As much as the buy side says it cares about trust, Waller adds, money has continued to flow away from premium publishers and toward global platforms rife with user-generated and AI-generated content.
“As we always say, our problem is not in this room. The challenge is out there,” she says, referring to the tech giants. “We have to provide at least an easy option [for the buy side].”
Sticking to principles
Waller believes Atria could become a “significant part” of each publisher’s programmatic business over the next few years.
That reality could attract more publishers to the collective, much like Ozone has for news brands and other premium websites.
Atria is in active talks with two additional “reasonably-sized publishers” that could join “in the short-term”, Waller says, declining to share further details.
Waller is wary of expanding Atria too far out, though, at least with regard to non-PPA members. She wants to ensure that Atria remains open only to magazine publishers with a high level of editorial quality, not those that run user-generated content.

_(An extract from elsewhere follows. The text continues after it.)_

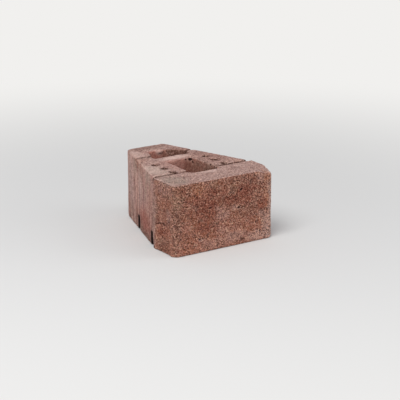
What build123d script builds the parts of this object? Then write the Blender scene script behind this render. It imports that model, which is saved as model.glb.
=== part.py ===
"""Concrete retaining-wall block, cast in one piece.

The wide rough face looks towards -Y and the narrow tail towards +Y. The block stands on its bed,
with the origin under the middle of its overall box. Millimetres and degrees.
Setbacks are measured from the face towards the tail.
"""
import math
import os

from build123d import *

# Overall block
block_height = 152.4
block_depth = 304.8

# Outline seen from above
face_width = 248.0
shoulder_width = 254.0
shoulder_setback = 72.0
body_width = 239.0
tail_width = 94.0
face_corner_radius = 14.0
shoulder_radius = 5.0
tail_corner_radius = 9.0
arris_bevel = 1.5

# Splitting grooves across the top
face_groove_setback = 84.0
tail_groove_setback = 226.0
groove_width = 9.0
groove_floor_width = 5.0
groove_depth = 14.0

# Slots across the bed, which clear the pins of the course below
face_slot_setback = 95.0
tail_slot_setback = 203.5
slot_width = 12.0
slot_roof_width = 9.0
slot_height = 28.0

# Centre core, wider at the top because its former is drawn upwards
core_front_setback = 68.0
core_rear_setback = 169.0
core_front_width = 70.0
core_rear_width = 63.0
core_corner_radius = 6.0
core_draft = 1.0

# Tail hollow, astride the tail groove
hollow_front_setback = 205.0
hollow_rear_setback = 257.0
hollow_front_width = 84.0
hollow_rear_width = 42.0
hollow_corner_radius = 5.0

# Pin holes in two rows beside the core
pin_diameter = 13.0
pin_clearance = 3.0
pin_hole_depth = 88.0
pin_tip_bevel = 3.0
pin_row_offset = 64.5
pin_setbacks = [96.0, 129.0, 163.0]

# Shallow marks of the pins' front positions, left unbored
blind_mark_setback = 52.0
blind_mark_depth = 2.0

# Right front corner of the top, worn down to a shallow dish
worn_corner_reach = 38.0
worn_corner_drop = 14.0

os.makedirs("parts", exist_ok=True)


def from_face(setback):
    """Y of a point that lies this far behind the face."""
    return setback - block_depth / 2


def mirrored(right_half):
    """Closed outline from the points of its right half, front to back."""
    left_half = [(-x, y) for x, y in reversed(right_half)]
    return Polyline(right_half + left_half, close=True)


def rounded_vertices(sketch, spots, radius):
    """Round the corners of a sketch that lie at the given spots, on both sides."""
    corners = [
        corner
        for corner in sketch.vertices()
        if any(math.dist((abs(corner.X), corner.Y), spot) < 0.01 for spot in spots)
    ]
    return fillet(corners, radius)


def block_outline():
    """The face strip, its two ledges at the face groove, and the sides that taper to the tail."""
    face = (face_width / 2, from_face(0))
    shoulder = (shoulder_width / 2, from_face(shoulder_setback))
    ledge_front = (shoulder_width / 2, from_face(face_groove_setback - groove_width / 2))
    ledge_rear = (body_width / 2, from_face(face_groove_setback + groove_width / 2))
    tail = (tail_width / 2, from_face(block_depth))
    sketch = make_face(mirrored([face, shoulder, ledge_front, ledge_rear, tail]))
    sketch = rounded_vertices(sketch, [face], face_corner_radius)
    sketch = rounded_vertices(sketch, [shoulder, ledge_front], shoulder_radius)
    return rounded_vertices(sketch, [tail], tail_corner_radius)


def tapered_void(front_setback, rear_setback, front_width, rear_width, radius):
    """A core through the whole height, narrower towards the bed by its draft."""
    corners = [
        (front_width / 2, from_face(front_setback)),
        (rear_width / 2, from_face(rear_setback)),
    ]
    sketch = make_face(mirrored(corners))
    former = extrude(fillet(sketch.vertices(), radius), amount=block_height)
    walls = former.faces().sort_by(Axis.Z)[1:-1]
    return draft(walls, Plane.XY.offset(block_height), -core_draft)


def cross_cut(setback, mouth_width, inner_width, depth, mouth_z, inward):
    """A straight cut from side to side, with sloping walls and a rounded inner end."""
    middle = from_face(setback)
    reach = shoulder_width
    section = Polyline(
        [
            (middle - mouth_width / 2, mouth_z),
            (middle + mouth_width / 2, mouth_z),
            (middle + inner_width / 2, mouth_z + inward * depth),
            (middle - inner_width / 2, mouth_z + inward * depth),
        ],
        close=True,
    )
    sketch = make_face(section)
    inner_corners = [c for c in sketch.vertices() if abs(c.Y - mouth_z) > depth / 2]
    sketch = fillet(inner_corners, inner_width / 4)
    standing = Plane(origin=(-reach / 2, 0, 0), x_dir=(0, 1, 0), z_dir=(1, 0, 0)) * sketch
    return extrude(standing, amount=reach)


def pin_holes():
    """Both rows of blind pin holes with bevelled tips, and the shallow marks in the face strip."""
    radius = (pin_diameter + pin_clearance) / 2
    rod = Cylinder(radius, pin_hole_depth)
    rod = chamfer(rod.edges().sort_by(Axis.Z)[0], pin_tip_bevel)
    tools = []
    for side in (-1, 1):
        for setback in pin_setbacks:
            middle = (side * pin_row_offset, from_face(setback), block_height - pin_hole_depth / 2)
            tools.append(Pos(*middle) * rod)
        mark = (side * pin_row_offset, from_face(blind_mark_setback), block_height)
        tools.append(Pos(*mark) * Cylinder(radius, blind_mark_depth * 2))
    return tools


def worn_corner():
    """The dish that wear left in the top, deepest at the right front corner."""
    dish = Cone(0, worn_corner_reach, worn_corner_drop)
    return Pos(face_width / 2, from_face(0), block_height - worn_corner_drop / 2) * dish


def wall_block():
    """The whole block as one solid."""
    body = extrude(block_outline(), amount=block_height)
    ends = body.faces().sort_by(Axis.Z)
    body = chamfer(ends[0].edges() + ends[-1].edges(), arris_bevel)
    body -= tapered_void(
        core_front_setback, core_rear_setback, core_front_width, core_rear_width, core_corner_radius
    )
    body -= tapered_void(
        hollow_front_setback,
        hollow_rear_setback,
        hollow_front_width,
        hollow_rear_width,
        hollow_corner_radius,
    )
    for setback in (face_groove_setback, tail_groove_setback):
        body -= cross_cut(setback, groove_width, groove_floor_width, groove_depth, block_height, -1)
    for setback in (face_slot_setback, tail_slot_setback):
        body -= cross_cut(setback, slot_width, slot_roof_width, slot_height, 0, 1)
    for tool in pin_holes():
        body -= tool
    return body - worn_corner()


export_step(wall_block(), "parts/wall_block.step")
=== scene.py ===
import math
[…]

“We have to stay true to what Atria means, which is inventory that follows the same principles: editorial, verified, accountable,” she says.
Another principle, so far, has been to offer advertisers a way to make a joyful connection with communities of passionate readers. Atria has therefore avoided adding current affairs magazines and can boast of being entirely brand safe.
“Where we’re seeing success is the fact that we don’t do bad news,” Waller says. “There isn’t a brand safety issue.”
For Waller, it’s important to protect what makes specialist magazine publishers “special and unique” in the wider media ecosystem.
“That’s what people want,” she says. “They want something they can’t find elsewhere.”